In the early 1940s, Ellington wrought the long suite "Black, Brown and Beige," whose "Work Song" and "Come Sunday" remain its most enduring segments. Introducing the suite at Carnegie Hall in 1943, Ellington described the two songs' themes -- slave labor and spirituality -- as "closely related." A consideration of suffering, in other words, implies the ways people transcend pain, and Ellington went on to demonstrate some of them, including worship, song, dance and an idealistic call to arms.

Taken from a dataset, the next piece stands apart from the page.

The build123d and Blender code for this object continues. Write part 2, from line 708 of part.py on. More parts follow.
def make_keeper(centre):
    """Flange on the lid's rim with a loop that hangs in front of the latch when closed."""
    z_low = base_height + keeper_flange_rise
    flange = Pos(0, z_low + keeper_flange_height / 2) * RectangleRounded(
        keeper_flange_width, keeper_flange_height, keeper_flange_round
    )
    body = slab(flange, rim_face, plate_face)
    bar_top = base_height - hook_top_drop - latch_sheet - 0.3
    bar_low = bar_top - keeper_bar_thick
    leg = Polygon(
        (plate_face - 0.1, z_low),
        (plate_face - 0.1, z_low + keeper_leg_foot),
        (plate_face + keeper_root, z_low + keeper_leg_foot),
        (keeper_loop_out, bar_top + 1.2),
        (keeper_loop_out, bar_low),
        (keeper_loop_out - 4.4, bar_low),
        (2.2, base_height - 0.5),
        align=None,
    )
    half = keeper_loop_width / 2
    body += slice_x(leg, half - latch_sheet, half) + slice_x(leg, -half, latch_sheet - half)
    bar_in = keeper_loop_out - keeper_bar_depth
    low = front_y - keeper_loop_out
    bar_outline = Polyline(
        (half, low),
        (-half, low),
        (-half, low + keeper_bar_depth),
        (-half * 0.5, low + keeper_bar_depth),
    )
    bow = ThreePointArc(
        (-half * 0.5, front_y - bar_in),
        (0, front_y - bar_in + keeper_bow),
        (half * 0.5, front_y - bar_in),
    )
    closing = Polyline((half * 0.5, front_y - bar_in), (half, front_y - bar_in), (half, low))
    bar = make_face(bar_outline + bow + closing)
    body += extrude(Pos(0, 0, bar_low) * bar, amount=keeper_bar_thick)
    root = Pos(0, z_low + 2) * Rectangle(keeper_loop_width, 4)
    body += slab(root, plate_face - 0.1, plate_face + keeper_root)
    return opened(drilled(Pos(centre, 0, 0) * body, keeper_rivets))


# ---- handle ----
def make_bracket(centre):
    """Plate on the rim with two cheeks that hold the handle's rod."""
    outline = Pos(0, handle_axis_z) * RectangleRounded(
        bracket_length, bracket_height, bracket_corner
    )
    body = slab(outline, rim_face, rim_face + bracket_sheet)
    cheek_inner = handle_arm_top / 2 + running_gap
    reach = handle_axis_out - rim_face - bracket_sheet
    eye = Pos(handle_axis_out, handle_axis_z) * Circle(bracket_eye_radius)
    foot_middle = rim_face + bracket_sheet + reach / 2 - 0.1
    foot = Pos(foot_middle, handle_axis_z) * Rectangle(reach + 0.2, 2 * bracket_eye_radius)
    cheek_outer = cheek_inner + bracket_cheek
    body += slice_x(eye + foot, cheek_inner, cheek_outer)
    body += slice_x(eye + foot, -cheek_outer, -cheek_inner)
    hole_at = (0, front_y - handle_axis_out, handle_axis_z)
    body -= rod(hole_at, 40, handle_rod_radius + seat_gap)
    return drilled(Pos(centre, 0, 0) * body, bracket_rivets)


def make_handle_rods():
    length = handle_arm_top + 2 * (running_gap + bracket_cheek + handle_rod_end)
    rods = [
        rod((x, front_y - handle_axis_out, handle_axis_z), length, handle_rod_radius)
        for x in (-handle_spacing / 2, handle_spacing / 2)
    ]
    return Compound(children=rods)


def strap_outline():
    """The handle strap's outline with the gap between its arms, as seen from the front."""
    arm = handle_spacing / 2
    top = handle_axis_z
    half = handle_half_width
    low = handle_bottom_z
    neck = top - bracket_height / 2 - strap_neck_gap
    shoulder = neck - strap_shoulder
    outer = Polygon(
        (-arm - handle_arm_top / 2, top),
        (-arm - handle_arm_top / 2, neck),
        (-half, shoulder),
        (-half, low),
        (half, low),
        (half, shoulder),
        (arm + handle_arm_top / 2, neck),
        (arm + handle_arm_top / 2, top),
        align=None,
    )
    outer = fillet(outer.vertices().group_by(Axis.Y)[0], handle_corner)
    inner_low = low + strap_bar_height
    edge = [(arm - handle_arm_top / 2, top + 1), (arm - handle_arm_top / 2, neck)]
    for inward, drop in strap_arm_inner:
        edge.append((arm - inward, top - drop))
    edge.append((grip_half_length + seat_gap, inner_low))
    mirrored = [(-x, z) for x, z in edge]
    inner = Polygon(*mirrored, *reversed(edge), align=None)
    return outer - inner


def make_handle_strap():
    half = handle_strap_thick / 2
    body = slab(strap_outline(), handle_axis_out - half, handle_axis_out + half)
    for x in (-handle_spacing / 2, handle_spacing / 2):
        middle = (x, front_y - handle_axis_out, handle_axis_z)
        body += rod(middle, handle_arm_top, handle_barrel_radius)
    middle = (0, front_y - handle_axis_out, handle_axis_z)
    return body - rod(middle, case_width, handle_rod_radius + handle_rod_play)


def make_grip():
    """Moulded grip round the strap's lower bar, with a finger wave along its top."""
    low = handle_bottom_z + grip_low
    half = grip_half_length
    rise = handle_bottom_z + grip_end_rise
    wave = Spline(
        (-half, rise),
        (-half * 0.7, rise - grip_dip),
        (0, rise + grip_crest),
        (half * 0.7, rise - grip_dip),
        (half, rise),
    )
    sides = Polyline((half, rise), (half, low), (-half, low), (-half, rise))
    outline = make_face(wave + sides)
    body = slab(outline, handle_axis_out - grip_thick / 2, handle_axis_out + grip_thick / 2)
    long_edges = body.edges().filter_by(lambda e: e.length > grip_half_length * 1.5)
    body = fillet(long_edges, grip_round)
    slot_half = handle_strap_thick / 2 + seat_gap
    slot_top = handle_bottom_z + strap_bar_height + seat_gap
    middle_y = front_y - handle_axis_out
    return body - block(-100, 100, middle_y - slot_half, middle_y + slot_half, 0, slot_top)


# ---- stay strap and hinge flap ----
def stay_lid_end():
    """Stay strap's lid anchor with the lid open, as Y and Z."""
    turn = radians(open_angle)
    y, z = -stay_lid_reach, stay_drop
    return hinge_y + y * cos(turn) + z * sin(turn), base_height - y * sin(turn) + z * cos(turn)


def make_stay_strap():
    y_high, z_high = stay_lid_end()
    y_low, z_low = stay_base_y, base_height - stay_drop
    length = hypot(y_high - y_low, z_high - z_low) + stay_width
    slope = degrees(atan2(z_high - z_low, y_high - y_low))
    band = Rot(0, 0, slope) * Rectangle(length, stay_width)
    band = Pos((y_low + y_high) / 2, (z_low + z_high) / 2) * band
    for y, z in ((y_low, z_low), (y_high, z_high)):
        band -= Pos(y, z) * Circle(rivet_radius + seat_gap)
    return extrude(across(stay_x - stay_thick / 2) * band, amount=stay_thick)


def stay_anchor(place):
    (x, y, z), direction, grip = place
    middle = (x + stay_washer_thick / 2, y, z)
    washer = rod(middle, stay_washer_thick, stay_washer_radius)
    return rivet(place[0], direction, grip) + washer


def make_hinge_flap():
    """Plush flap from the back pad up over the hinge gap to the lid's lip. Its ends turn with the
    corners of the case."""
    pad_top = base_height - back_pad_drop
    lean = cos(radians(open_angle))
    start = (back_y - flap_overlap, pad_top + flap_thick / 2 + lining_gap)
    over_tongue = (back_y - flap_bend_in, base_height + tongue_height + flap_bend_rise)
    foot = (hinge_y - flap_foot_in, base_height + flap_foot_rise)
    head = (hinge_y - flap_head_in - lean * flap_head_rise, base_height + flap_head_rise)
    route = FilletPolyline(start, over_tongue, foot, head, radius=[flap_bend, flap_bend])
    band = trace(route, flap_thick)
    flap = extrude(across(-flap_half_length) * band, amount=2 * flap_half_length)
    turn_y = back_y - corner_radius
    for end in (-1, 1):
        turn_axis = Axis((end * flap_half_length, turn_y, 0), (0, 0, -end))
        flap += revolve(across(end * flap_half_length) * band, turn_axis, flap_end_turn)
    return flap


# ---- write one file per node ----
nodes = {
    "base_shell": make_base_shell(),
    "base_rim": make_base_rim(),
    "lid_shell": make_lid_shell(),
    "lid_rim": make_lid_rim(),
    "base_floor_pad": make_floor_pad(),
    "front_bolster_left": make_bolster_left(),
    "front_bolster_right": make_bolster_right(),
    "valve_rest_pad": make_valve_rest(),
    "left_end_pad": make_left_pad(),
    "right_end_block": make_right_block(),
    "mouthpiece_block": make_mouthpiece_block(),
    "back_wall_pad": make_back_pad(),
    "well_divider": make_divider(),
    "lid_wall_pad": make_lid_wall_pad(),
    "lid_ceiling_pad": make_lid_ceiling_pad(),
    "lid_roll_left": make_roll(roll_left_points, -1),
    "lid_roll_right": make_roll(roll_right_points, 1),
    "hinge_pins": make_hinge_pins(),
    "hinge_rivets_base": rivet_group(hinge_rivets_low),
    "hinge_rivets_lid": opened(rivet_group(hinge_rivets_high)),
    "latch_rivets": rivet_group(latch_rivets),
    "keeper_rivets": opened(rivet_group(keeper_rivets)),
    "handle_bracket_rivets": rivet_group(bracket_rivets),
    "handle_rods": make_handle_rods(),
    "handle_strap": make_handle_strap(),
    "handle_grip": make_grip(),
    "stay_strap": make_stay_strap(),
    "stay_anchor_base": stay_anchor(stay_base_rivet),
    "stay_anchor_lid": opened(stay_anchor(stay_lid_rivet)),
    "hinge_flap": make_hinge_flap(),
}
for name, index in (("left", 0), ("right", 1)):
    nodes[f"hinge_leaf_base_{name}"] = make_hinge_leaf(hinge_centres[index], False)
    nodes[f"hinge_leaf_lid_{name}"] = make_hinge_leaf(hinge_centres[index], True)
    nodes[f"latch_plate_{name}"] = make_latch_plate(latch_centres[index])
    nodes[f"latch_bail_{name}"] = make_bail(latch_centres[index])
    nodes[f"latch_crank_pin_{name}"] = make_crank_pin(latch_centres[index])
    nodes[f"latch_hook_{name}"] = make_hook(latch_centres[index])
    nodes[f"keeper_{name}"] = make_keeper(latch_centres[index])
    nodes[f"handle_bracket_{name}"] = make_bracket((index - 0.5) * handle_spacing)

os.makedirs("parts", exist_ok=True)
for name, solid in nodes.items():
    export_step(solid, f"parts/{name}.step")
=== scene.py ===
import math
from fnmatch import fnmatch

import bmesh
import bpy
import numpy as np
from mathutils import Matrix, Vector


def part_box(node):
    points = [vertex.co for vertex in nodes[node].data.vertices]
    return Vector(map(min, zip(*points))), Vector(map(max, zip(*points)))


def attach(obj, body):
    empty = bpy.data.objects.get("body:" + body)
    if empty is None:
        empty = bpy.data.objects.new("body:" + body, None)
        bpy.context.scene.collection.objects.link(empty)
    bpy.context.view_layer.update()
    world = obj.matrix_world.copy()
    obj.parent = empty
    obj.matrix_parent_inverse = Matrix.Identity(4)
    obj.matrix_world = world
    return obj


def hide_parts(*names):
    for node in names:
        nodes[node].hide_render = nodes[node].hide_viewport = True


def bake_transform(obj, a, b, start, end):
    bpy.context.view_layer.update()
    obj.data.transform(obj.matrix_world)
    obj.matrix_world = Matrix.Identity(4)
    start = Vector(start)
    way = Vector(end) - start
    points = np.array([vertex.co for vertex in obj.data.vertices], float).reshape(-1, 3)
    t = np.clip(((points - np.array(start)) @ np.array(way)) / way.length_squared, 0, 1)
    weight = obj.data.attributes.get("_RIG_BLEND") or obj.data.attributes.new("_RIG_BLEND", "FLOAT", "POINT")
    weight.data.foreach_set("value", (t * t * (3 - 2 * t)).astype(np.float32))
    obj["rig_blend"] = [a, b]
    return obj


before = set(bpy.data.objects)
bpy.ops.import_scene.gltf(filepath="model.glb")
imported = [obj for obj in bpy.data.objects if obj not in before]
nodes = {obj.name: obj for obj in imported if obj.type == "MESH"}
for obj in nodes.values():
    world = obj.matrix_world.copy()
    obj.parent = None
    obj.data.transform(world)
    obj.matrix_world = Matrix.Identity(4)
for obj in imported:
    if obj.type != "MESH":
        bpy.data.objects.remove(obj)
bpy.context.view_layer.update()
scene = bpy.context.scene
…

Contemporary critics, complaining that Ellington somehow lacked the necessities to attempt an ambitious project such as "Black, Brown and Beige," came off as ignorant. Ellington and his right-hand orchestrator, Billy Strayhorn, in fact embodied the ideal artists to treat their complex subject matter, Ellington with his long experience as a bandleader, and Strayhorn with his deep knowledge of classical and modernist theory -- not to mention their qualifications as representatives of suffering underclasses, both being black and Strayhorn being gay.
Since Ellington strove to unite, he did not dwell on accusation. Joy and beauty dominated "Black, Brown and Beige," with the forced labor of "Work Song" painted in colors of dignity and triumph, and the desperate prayers of "Come Sunday" in colors of yearning elegance, especially via alto saxist Johnny Hodges' exquisite stretching of the "Come Sunday" melody. Musical harmony served better than words to mix diverse elements such as slaves, immigrants and overseers, and Strayhorn, as always, used the sensual palette of the Ellington orchestra to juxtapose dissonant notes in ways that thrilled rather than jarred.
Which doesn't mean the arrangements masked the underlying cultural dissonance, if you were awake to it. I even got a rude awakening one recent night. Listening on headphones to parts of "B, B & B" and other mid-'40s Ellington studio recordings, I accidentally set my overcomplicated amplifier to a "3-D" mode. The result delivered a jolt – the spacious harmonies not only got squashed like inmates in my cranial box, they got reshuffled by artificial reverberations that overhyped Strayhorn's subtle atonalities.
For a while, I got off on the violence. Then I flicked the switch and realized I was not transcending. I had been listening to manipulative technology, not to Duke; listening to anger, which I can use but don't want to keep. Listening, really, to myself.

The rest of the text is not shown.